[SOLVED] Charset comparison

Charset comparison

I need urgent help. I can't compare charset strings. A string written to a database table1 is utf-8 charset but looks still strange: ＳＡＤＩ However a string written to table2 in the same database is SADI which is normal. whenever I compare both, it gives false.

Any idea how comparison can be made? (actually comparison should give true result)
Any idea how I can insert ＳＡＤＩ as SADI to a database.

Either will be a solution hopefully.

Solution

In your strings, SADI is standard ASCII string, but ＳＡＤＩ is using full-width Unicode characters.

For example, Ｓ is U+FF33 'FULLWIDTH LATIN CAPITAL LETTER S' (UTF-8: 0xEF 0xBC 0xB3),

but S is standard ASCII U+0053 'LATIN CAPITAL LETTER S' (UTF-8 0x53).
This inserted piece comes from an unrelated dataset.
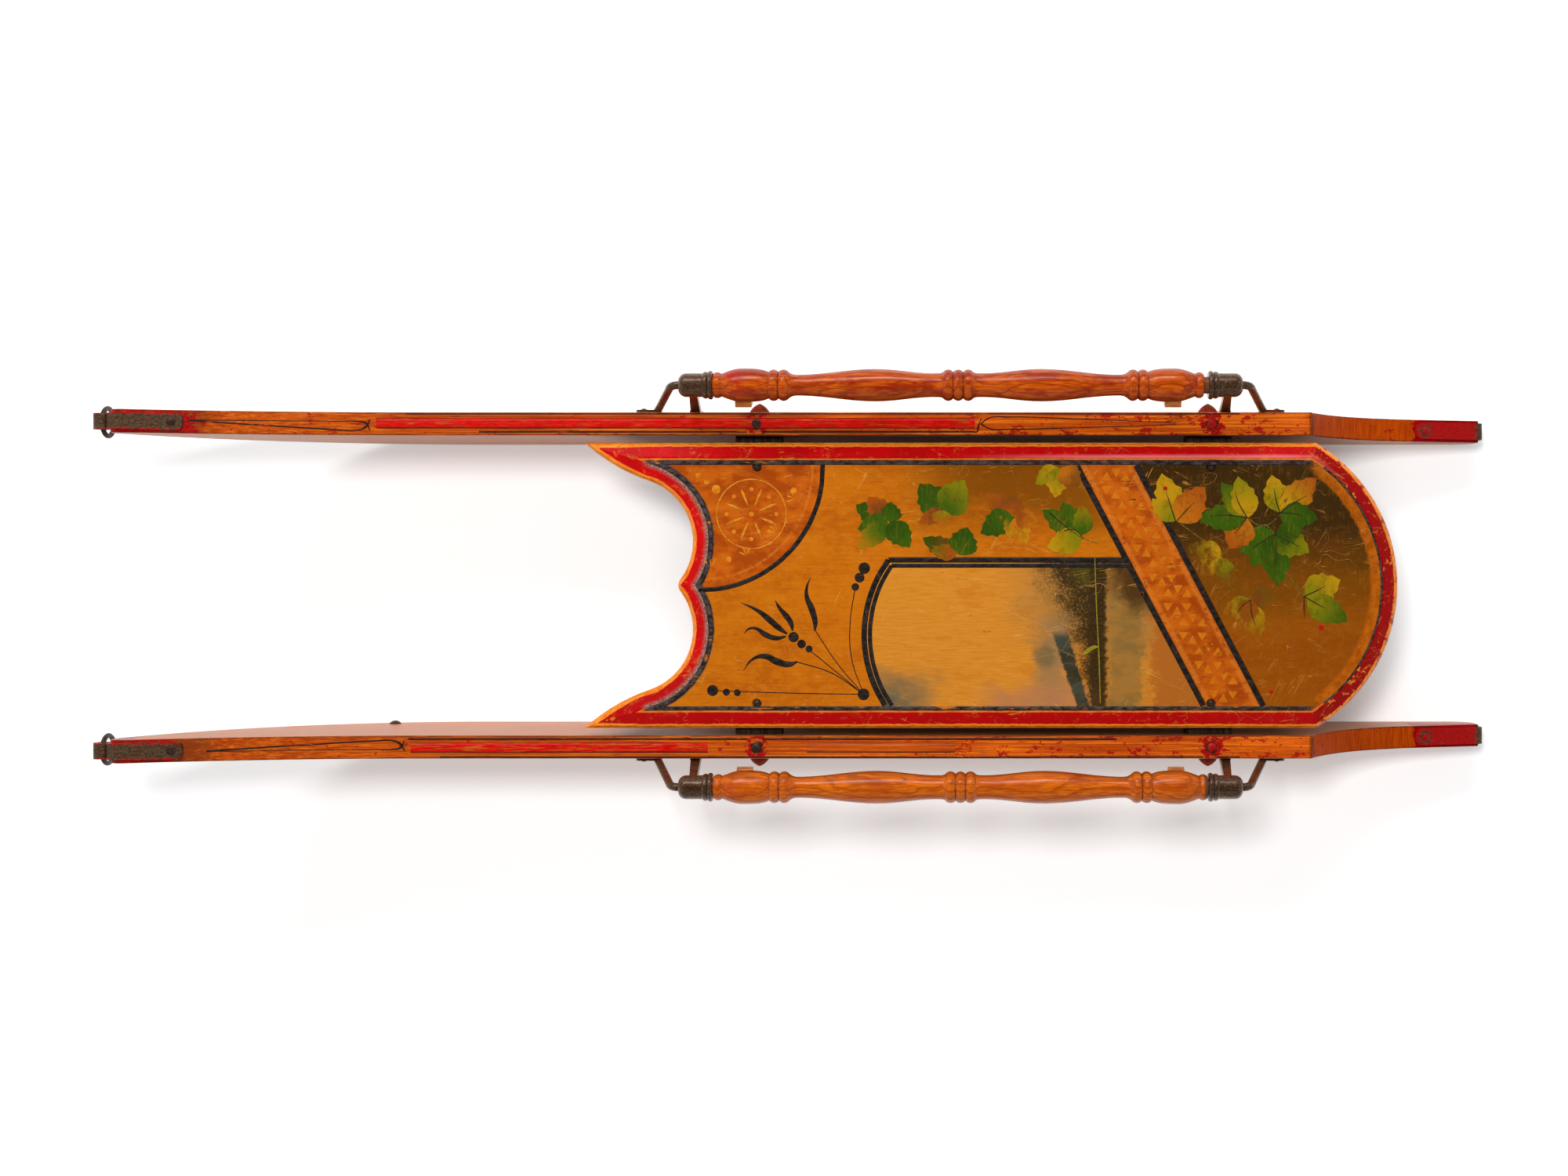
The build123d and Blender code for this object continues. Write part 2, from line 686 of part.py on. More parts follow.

Other characters are also similar extended Unicode characters, which look like standard Latin script, but in reality are not.

How did they get there - that's a good question. Probably somebody got really creative and copy-pasted something from Word? Who knows.

You can convert these strange characters back to normal ones by applying Unicode NFKC (Unicode Normalization Form KC) by using this Perl script as a filter (it accepts UTF-8 and outputs normalized UTF-8):

use Unicode::Normalize;
binmode STDIN,  ':utf8';
binmode STDOUT, ':utf8';
while(<>) { print NFKC($_); }

In php:

$result = Normalizer::normalize( $str, Normalizer::FORM_KC );

Requires the intl extension